## PROMPT:
Look for the string "import" and copy every line that has it.

## INFORMATION SHOWN:
____________
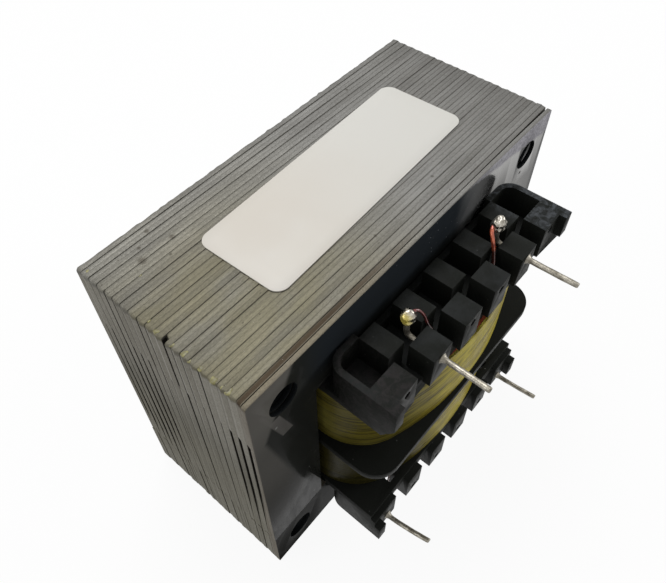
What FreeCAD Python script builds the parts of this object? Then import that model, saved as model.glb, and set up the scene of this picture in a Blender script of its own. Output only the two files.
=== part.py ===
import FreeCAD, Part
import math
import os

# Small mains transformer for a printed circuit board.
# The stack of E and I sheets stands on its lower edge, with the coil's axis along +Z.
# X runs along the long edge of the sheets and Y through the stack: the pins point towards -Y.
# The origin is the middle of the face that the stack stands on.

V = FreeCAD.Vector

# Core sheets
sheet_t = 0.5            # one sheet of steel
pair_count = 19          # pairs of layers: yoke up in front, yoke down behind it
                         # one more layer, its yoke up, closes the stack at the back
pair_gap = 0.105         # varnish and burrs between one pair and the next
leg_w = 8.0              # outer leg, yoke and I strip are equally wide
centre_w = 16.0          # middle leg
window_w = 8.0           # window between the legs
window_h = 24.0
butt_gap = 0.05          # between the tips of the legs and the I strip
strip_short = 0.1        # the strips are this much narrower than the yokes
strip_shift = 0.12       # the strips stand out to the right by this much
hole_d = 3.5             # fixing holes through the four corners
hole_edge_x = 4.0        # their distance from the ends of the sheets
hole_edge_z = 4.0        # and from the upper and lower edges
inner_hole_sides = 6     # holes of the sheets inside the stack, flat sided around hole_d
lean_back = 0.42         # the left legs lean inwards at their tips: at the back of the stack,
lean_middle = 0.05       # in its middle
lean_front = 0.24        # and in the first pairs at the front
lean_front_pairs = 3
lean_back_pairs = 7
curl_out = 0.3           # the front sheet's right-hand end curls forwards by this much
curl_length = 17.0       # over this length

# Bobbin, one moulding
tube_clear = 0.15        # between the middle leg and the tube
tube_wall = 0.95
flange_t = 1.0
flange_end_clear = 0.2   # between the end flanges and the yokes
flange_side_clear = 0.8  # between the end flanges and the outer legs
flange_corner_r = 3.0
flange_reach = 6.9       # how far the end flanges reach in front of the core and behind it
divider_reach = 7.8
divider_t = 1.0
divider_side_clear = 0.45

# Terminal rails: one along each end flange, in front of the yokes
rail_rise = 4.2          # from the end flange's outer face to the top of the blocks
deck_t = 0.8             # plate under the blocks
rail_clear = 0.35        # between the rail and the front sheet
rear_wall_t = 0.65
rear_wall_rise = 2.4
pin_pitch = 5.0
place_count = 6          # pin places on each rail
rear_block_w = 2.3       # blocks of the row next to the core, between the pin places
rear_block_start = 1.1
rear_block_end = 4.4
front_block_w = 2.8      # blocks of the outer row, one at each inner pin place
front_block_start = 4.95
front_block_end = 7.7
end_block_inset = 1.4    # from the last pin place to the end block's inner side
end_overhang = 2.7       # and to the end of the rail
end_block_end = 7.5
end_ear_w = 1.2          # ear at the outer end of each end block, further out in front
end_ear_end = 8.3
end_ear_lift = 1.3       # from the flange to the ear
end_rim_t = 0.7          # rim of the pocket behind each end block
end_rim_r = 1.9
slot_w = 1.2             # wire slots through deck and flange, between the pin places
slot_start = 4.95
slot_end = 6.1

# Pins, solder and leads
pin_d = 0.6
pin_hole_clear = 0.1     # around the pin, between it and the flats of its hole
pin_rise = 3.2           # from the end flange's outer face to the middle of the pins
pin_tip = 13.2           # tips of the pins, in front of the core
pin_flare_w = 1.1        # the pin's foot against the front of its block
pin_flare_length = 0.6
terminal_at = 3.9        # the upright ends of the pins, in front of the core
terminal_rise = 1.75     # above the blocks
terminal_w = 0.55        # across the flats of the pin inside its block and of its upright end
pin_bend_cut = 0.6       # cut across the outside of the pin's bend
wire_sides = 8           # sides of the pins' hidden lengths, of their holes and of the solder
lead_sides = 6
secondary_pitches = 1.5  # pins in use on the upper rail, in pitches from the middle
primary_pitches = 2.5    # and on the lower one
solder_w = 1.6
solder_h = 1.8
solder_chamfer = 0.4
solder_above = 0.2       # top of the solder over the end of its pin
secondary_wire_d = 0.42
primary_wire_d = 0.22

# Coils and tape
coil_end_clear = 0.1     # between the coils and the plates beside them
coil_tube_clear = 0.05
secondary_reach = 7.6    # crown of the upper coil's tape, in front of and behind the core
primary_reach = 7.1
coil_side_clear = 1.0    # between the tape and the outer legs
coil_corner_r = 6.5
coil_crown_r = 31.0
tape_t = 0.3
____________
## WORKED ANSWER:
What FreeCAD Python script builds the parts of this object? Then import that model, saved as model.glb, and set up the scene of this picture in a Blender script of its own. Output only the two files.
import FreeCAD, Part
import math
import os